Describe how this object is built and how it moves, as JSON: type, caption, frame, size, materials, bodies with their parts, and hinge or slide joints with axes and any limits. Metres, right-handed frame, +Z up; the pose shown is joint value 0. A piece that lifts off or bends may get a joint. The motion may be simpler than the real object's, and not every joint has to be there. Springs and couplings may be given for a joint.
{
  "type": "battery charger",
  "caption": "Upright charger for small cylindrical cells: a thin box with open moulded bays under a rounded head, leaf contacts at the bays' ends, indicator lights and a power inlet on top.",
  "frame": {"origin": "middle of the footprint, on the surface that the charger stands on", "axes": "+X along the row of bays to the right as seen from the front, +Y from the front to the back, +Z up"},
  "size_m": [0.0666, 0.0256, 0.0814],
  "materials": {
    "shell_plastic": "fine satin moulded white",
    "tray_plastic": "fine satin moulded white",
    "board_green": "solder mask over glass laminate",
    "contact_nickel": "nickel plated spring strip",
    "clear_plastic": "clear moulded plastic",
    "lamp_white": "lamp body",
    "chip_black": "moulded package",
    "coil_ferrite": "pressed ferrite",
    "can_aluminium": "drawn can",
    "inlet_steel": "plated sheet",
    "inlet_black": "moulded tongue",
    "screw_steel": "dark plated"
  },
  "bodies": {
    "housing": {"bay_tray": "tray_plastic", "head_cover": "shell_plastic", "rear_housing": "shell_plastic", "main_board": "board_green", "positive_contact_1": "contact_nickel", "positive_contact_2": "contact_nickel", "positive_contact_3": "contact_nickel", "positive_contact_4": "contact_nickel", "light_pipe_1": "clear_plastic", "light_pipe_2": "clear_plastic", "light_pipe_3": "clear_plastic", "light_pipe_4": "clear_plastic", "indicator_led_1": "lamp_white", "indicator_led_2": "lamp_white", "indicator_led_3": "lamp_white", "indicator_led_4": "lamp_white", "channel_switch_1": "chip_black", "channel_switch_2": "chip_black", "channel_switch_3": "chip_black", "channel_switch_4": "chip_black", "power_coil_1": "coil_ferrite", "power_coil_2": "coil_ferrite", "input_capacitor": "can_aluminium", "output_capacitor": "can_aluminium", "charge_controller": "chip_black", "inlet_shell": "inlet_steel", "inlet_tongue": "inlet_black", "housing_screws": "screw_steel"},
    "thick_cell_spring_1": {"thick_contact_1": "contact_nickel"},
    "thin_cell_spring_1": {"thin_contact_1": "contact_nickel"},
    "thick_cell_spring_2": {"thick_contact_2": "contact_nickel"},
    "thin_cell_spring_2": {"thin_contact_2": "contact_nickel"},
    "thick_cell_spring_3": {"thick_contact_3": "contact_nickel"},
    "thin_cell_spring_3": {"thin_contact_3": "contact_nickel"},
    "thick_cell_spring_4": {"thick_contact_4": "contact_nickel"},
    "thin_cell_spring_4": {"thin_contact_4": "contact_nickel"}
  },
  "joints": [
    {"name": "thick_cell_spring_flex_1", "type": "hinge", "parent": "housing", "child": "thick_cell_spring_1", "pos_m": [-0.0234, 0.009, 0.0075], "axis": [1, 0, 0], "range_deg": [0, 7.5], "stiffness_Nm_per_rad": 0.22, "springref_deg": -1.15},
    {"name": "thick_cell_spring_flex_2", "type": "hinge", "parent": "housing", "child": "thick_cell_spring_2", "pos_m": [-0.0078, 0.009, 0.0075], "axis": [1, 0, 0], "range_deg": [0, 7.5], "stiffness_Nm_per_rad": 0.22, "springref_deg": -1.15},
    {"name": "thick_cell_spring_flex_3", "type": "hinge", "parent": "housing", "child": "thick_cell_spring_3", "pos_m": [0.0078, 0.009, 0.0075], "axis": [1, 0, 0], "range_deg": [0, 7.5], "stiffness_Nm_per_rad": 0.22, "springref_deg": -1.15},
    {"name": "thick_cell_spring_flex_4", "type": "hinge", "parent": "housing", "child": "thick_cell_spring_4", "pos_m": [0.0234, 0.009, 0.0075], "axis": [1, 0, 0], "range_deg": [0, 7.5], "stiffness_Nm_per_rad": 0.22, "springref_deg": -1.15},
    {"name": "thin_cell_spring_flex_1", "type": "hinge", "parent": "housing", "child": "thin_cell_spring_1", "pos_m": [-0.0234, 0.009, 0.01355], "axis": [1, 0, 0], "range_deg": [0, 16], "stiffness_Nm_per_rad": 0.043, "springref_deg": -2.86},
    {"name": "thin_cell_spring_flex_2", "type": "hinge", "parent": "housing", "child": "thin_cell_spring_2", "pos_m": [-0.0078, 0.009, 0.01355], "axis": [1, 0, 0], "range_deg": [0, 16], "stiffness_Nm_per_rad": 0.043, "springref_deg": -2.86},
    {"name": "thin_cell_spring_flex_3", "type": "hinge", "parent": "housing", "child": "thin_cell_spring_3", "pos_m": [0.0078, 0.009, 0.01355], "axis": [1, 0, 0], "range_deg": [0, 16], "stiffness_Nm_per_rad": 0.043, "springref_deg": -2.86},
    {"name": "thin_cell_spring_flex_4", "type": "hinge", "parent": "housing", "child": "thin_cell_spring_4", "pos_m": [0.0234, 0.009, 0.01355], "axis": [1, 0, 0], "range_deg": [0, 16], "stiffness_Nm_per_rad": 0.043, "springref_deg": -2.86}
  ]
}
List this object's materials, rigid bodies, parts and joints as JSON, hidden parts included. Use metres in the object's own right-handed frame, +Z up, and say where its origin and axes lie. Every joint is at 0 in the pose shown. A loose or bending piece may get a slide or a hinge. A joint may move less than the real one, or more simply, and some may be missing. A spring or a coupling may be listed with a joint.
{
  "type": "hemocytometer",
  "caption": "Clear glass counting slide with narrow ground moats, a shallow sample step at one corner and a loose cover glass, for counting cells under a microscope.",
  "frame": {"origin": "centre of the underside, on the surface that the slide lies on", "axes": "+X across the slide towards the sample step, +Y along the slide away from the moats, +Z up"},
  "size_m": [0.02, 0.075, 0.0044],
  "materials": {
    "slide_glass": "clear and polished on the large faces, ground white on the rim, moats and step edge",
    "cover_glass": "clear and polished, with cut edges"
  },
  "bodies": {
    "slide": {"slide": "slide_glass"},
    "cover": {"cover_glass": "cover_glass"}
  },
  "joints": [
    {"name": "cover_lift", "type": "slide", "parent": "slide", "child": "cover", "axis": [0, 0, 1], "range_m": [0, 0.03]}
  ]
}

◆ ◆ ◆

Short exercise:
Write out every entry exactly as given.

Correct result:
Describe how this object is built and how it moves, as JSON: type, caption, frame, size, materials, bodies with their parts, and hinge or slide joints with axes and any limits. Metres, right-handed frame, +Z up; the pose shown is joint value 0. A piece that lifts off or bends may get a joint. The motion may be simpler than the real object's, and not every joint has to be there. Springs and couplings may be given for a joint.
{
  "type": "battery charger",
  "caption": "Upright charger for small cylindrical cells: a thin box with open moulded bays under a rounded head, leaf contacts at the bays' ends, indicator lights and a power inlet on top.",
  "frame": {"origin": "middle of the footprint, on the surface that the charger stands on", "axes": "+X along the row of bays to the right as seen from the front, +Y from the front to the back, +Z up"},
  "size_m": [0.0666, 0.0256, 0.0814],
  "materials": {
    "shell_plastic": "fine satin moulded white",
    "tray_plastic": "fine satin moulded white",
    "board_green": "solder mask over glass laminate",
    "contact_nickel": "nickel plated spring strip",
    "clear_plastic": "clear moulded plastic",
    "lamp_white": "lamp body",
    "chip_black": "moulded package",
    "coil_ferrite": "pressed ferrite",
    "can_aluminium": "drawn can",
    "inlet_steel": "plated sheet",
    "inlet_black": "moulded tongue",
    "screw_steel": "dark plated"
  },
  "bodies": {
    "housing": {"bay_tray": "tray_plastic", "head_cover": "shell_plastic", "rear_housing": "shell_plastic", "main_board": "board_green", "positive_contact_1": "contact_nickel", "positive_contact_2": "contact_nickel", "positive_contact_3": "contact_nickel", "positive_contact_4": "contact_nickel", "light_pipe_1": "clear_plastic", "light_pipe_2": "clear_plastic", "light_pipe_3": "clear_plastic", "light_pipe_4": "clear_plastic", "indicator_led_1": "lamp_white", "indicator_led_2": "lamp_white", "indicator_led_3": "lamp_white", "indicator_led_4": "lamp_white", "channel_switch_1": "chip_black", "channel_switch_2": "chip_black", "channel_switch_3": "chip_black", "channel_switch_4": "chip_black", "power_coil_1": "coil_ferrite", "power_coil_2": "coil_ferrite", "input_capacitor": "can_aluminium", "output_capacitor": "can_aluminium", "charge_controller": "chip_black", "inlet_shell": "inlet_steel", "inlet_tongue": "inlet_black", "housing_screws": "screw_steel"},
    "thick_cell_spring_1": {"thick_contact_1": "contact_nickel"},
    "thin_cell_spring_1": {"thin_contact_1": "contact_nickel"},
    "thick_cell_spring_2": {"thick_contact_2": "contact_nickel"},
    "thin_cell_spring_2": {"thin_contact_2": "contact_nickel"},
    "thick_cell_spring_3": {"thick_contact_3": "contact_nickel"},
    "thin_cell_spring_3": {"thin_contact_3": "contact_nickel"},
    "thick_cell_spring_4": {"thick_contact_4": "contact_nickel"},
    "thin_cell_spring_4": {"thin_contact_4": "contact_nickel"}
  },
  "joints": [
    {"name": "thick_cell_spring_flex_1", "type": "hinge", "parent": "housing", "child": "thick_cell_spring_1", "pos_m": [-0.0234, 0.009, 0.0075], "axis": [1, 0, 0], "range_deg": [0, 7.5], "stiffness_Nm_per_rad": 0.22, "springref_deg": -1.15},
    {"name": "thick_cell_spring_flex_2", "type": "hinge", "parent": "housing", "child": "thick_cell_spring_2", "pos_m": [-0.0078, 0.009, 0.0075], "axis": [1, 0, 0], "range_deg": [0, 7.5], "stiffness_Nm_per_rad": 0.22, "springref_deg": -1.15},
    {"name": "thick_cell_spring_flex_3", "type": "hinge", "parent": "housing", "child": "thick_cell_spring_3", "pos_m": [0.0078, 0.009, 0.0075], "axis": [1, 0, 0], "range_deg": [0, 7.5], "stiffness_Nm_per_rad": 0.22, "springref_deg": -1.15},
    {"name": "thick_cell_spring_flex_4", "type": "hinge", "parent": "housing", "child": "thick_cell_spring_4", "pos_m": [0.0234, 0.009, 0.0075], "axis": [1, 0, 0], "range_deg": [0, 7.5], "stiffness_Nm_per_rad": 0.22, "springref_deg": -1.15},
    {"name": "thin_cell_spring_flex_1", "type": "hinge", "parent": "housing", "child": "thin_cell_spring_1", "pos_m": [-0.0234, 0.009, 0.01355], "axis": [1, 0, 0], "range_deg": [0, 16], "stiffness_Nm_per_rad": 0.043, "springref_deg": -2.86},
    {"name": "thin_cell_spring_flex_2", "type": "hinge", "parent": "housing", "child": "thin_cell_spring_2", "pos_m": [-0.0078, 0.009, 0.01355], "axis": [1, 0, 0], "range_deg": [0, 16], "stiffness_Nm_per_rad": 0.043, "springref_deg": -2.86},
    {"name": "thin_cell_spring_flex_3", "type": "hinge", "parent": "housing", "child": "thin_cell_spring_3", "pos_m": [0.0078, 0.009, 0.01355], "axis": [1, 0, 0], "range_deg": [0, 16], "stiffness_Nm_per_rad": 0.043, "springref_deg": -2.86},
    {"name": "thin_cell_spring_flex_4", "type": "hinge", "parent": "housing", "child": "thin_cell_spring_4", "pos_m": [0.0234, 0.009, 0.01355], "axis": [1, 0, 0], "range_deg": [0, 16], "stiffness_Nm_per_rad": 0.043, "springref_deg": -2.86}
  ]
}
List this object's materials, rigid bodies, parts and joints as JSON, hidden parts included. Use metres in the object's own right-handed frame, +Z up, and say where its origin and axes lie. Every joint is at 0 in the pose shown. A loose or bending piece may get a slide or a hinge. A joint may move less than the real one, or more simply, and some may be missing. A spring or a coupling may be listed with a joint.
{
  "type": "hemocytometer",
  "caption": "Clear glass counting slide with narrow ground moats, a shallow sample step at one corner and a loose cover glass, for counting cells under a microscope.",
  "frame": {"origin": "centre of the underside, on the surface that the slide lies on", "axes": "+X across the slide towards the sample step, +Y along the slide away from the moats, +Z up"},
  "size_m": [0.02, 0.075, 0.0044],
  "materials": {
    "slide_glass": "clear and polished on the large faces, ground white on the rim, moats and step edge",
    "cover_glass": "clear and polished, with cut edges"
  },
  "bodies": {
    "slide": {"slide": "slide_glass"},
    "cover": {"cover_glass": "cover_glass"}
  },
  "joints": [
    {"name": "cover_lift", "type": "slide", "parent": "slide", "child": "cover", "axis": [0, 0, 1], "range_m": [0, 0.03]}
  ]
}